The Rhetoric of Science Fiction is a writing-intensive undergraduate course for lower-division students. First taught in the Department of Rhetoric and Writing at the University of Texas at Austin, I designed this course to cultivate undergraduate analysis and writing skills. Over the course of three units, students engaged with a variety of primary and secondary texts, wrote two short essays, three long essays, and produced a short work of public scholarship (either a blog post or a presentation).

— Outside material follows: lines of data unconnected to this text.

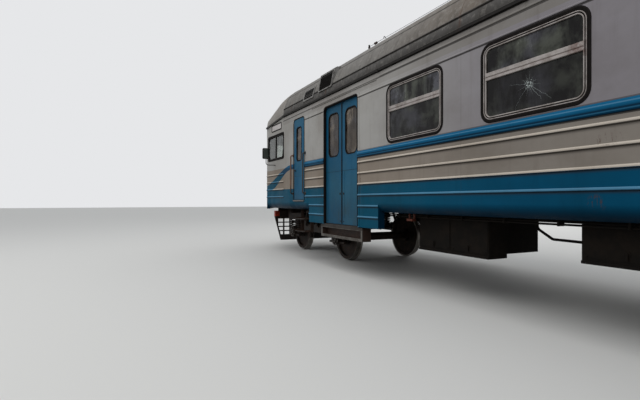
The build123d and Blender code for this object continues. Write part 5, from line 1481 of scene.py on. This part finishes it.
# %% [markdown]
# ## Cab
# Through the windows shows a steel desk with a sloped panel of round gauges, all blank, and two
# seats on pedestals. Their pads are foam under vinyl, made as the benches' pads are.

# %% Cab seats and their stands
pedestal = [(0, 0.190), (0.012, 0.190), (0.022, 0.170), (0.035, 0.050), (0.240, 0.046),
            (0.242, 0.060), (0.420, 0.060), (0.424, 0.120), (0.434, 0.120)]
bm_pad, bm_stand = bmesh.new(), bmesh.new()
for y in (-0.650, 0.650):
    crowned_pad(bm_pad, (7.735, y, FLOOR + 0.480), (0.440, 0.460, 0.085), 0.012, -2)
    crowned_pad(bm_pad, (7.512, y, FLOOR + 0.780), (0.500, 0.440, 0.055), 0.010, 96)
    turned(bm_stand, (7.700, y, FLOOR + 0.001), (0, 0, 1), pedestal, 24)
    bar(bm_stand, (7.520, y - 0.190, FLOOR + 0.424), (7.930, y + 0.190, FLOOR + 0.442), 0.006)
    for dy in (-0.130, 0.130):
        tube(bm_stand, [(x, y + dy, FLOOR + z) for x, z in (
            (7.620, 0.430), (7.520, 0.432), (7.486, 0.470), (7.470, 0.900))], 0.012)
cab_pads = finished(bm_pad, "cab_seat_pads", vinyl, angle=50)
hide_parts("cab_fittings")
finished(bm_stand, "cab_seat_stands", plain_steel)

# %% Desk and controls
side_view = [(8.600, 0.0), (9.245, 0.0), (9.245, 0.770), (9.200, 0.779), (8.820, 0.779),
             (8.500, 0.704), (8.482, 0.692), (8.482, 0.650), (8.496, 0.639), (8.620, 0.620),
             (8.640, 0.600), (8.640, 0.110), (8.600, 0.100)]
gauge_rim = [(-0.01, 0.056), (0.014, 0.056), (0.018, 0.050), (0.012, 0.046), (0.006, 0.044)]
lever_boss = [(-0.01, 0.020), (0.050, 0.016), (0.056, 0.030), (0.075, 0.030), (0.082, 0.020)]
bm = bmesh.new()
slab(bm, [(x, FLOOR + 0.001 + z) for x, z in side_view], -0.990, 0.990)
for y in (-0.500, 0.0, 0.500):
    bar(bm, (8.632, y - 0.225, FLOOR + 0.150), (8.644, y + 0.225, FLOOR + 0.580), 0.004)
finished(bm, "cab_desk", desk_paint, angle=30)
bm = bmesh.new()
square_to_panel = Vector((-0.228, 0, 0.974))
for y in (-0.720, -0.580, 0.420, 0.560, 0.700, 0.840):
    turned(bm, (8.720, y, FLOOR + 0.756), square_to_panel, gauge_rim, 24)
for y in (0.300, -0.300):
    turned(bm, (8.640, y, FLOOR + 0.738), square_to_panel, lever_boss, 16)
    tube(bm, [(8.624, y, FLOOR + 0.806), (8.600, y + 0.05, FLOOR + 0.822),
              (8.580, y + 0.12, FLOOR + 0.824)], 0.009)
for i in range(8):
    y = -0.230 + 0.060 * i
    bar(bm, (8.540, y, FLOOR + 0.708), (8.562, y + 0.025, FLOOR + 0.734))
finished(bm, "cab_desk_controls", plain_steel)
print("cab pads", len(cab_pads.data.polygons), "faces")

# %% Luggage racks over the windows
bm = bmesh.new()
for sy in (-1, 1):
    for y in (1.30, 1.38, 1.46, 1.54):
        tube(bm, [(-6.90, sy * y, RAIL + 3.140), (2.70, sy * y, RAIL + 3.140)], 0.009, 6)
    for i in range(11):
        tube(bm, [(-6.85 + 0.95 * i, sy * y, RAIL + z) for y, z in (
            (1.655, 3.02), (1.60, 3.115), (1.29, 3.128), (1.28, 3.160))], 0.011, 6)
finished(bm, "luggage_racks", plain_steel)

# %% Measure the bounds of what is shown
low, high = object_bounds()
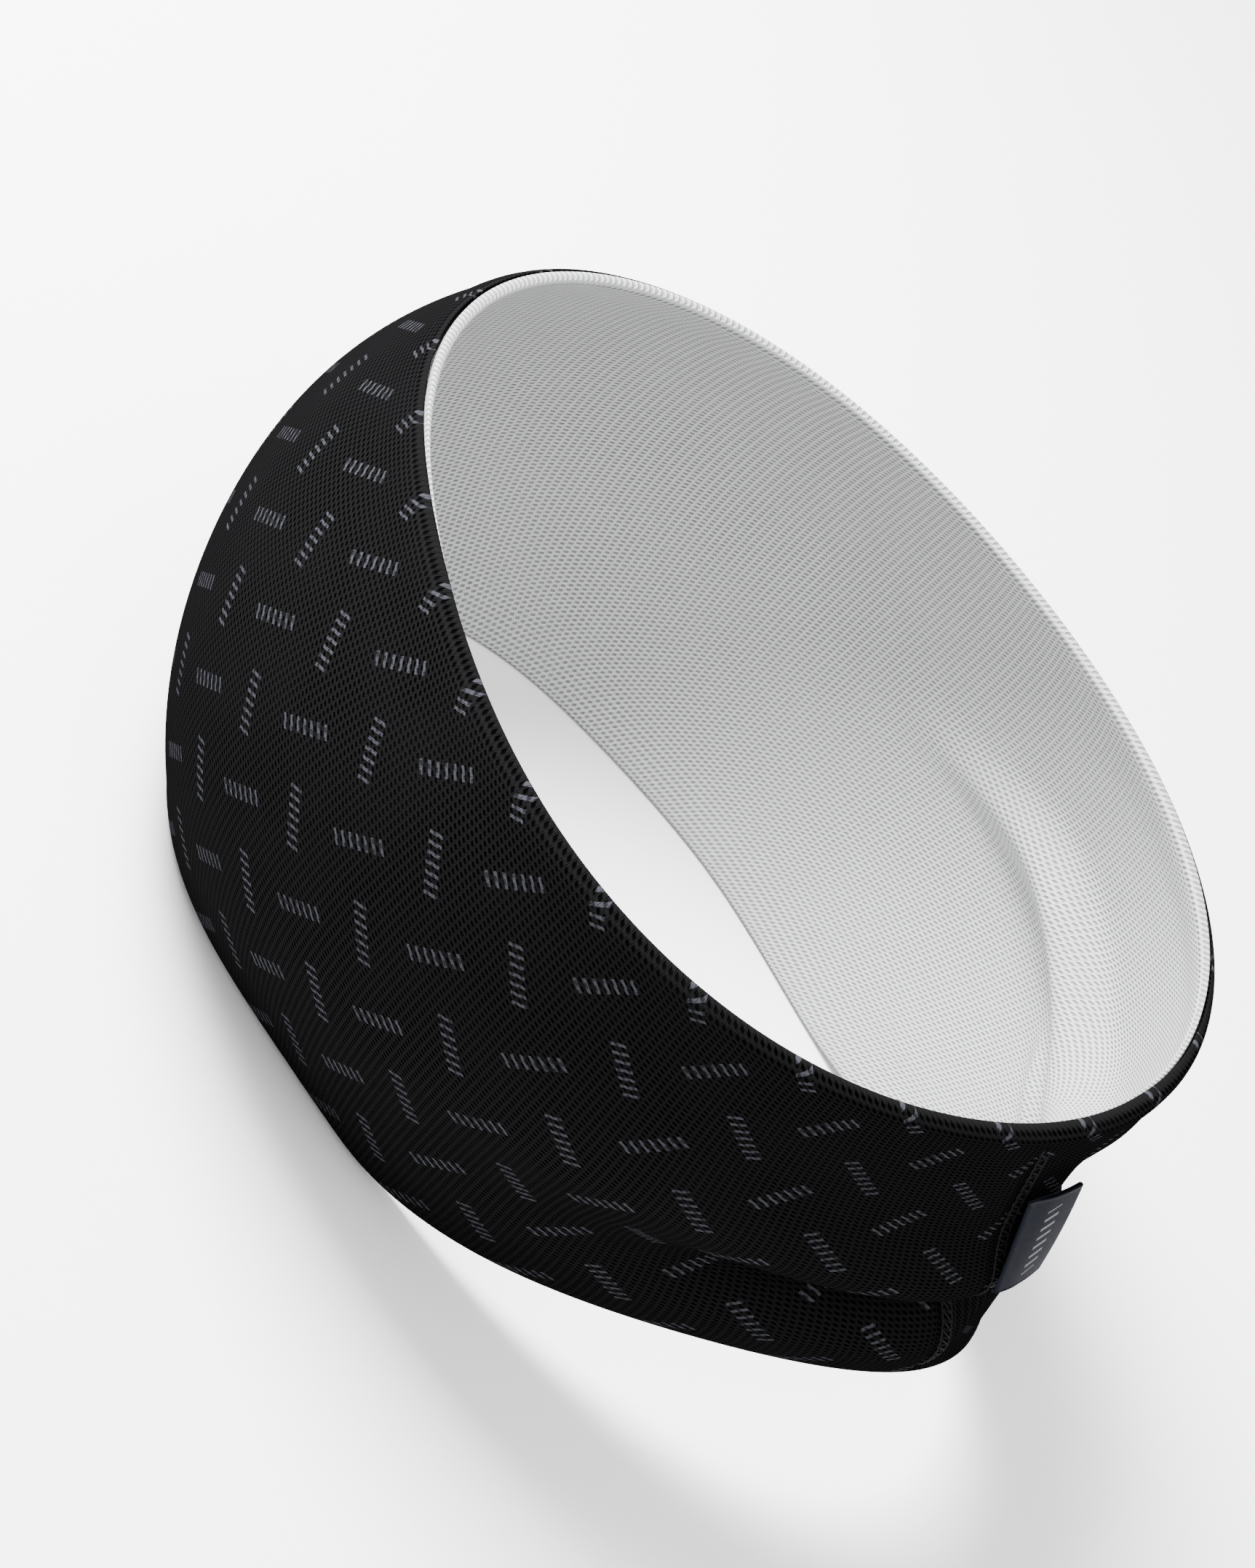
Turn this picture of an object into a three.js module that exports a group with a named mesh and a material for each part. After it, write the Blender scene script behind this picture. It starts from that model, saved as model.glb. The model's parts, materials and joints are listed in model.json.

In Unit One, students confront various definitions of science fiction, reading primary sources by authors, editors, fans, and scholars that seek to define the genre. Students are asked to engage with these explicit arguments of definition, to compare them, and critique them. In this unit’s major assignment, students must compare and contrast two different definitions of science fiction. In Unit Two, students analyze the various ways authors have used science fiction to construct narrative arguments, using classical rhetorical theories as well as genre-specific theories such Darko Suvin’s idea of “Cognitive Estrangement.” Works studied include, but are not limited to, the The Day the Earth Stood Still (1951), James Tiptree Jr.’s “The Women that Men Don’t See,” Harlan Ellison’s “I Have No Mouth but I Must Scream,” and Ursula K. Le Guin’s “The One’s Who Walk Away from Omelas.” In this unit’s major assignment, students analyze a work of science fiction of their own choosing. In Unit Three, students are asked to synthesize the various lessons of the previous two units such that they can articulate a position about science fiction as a genre or articulate a position about a specific work of science fiction.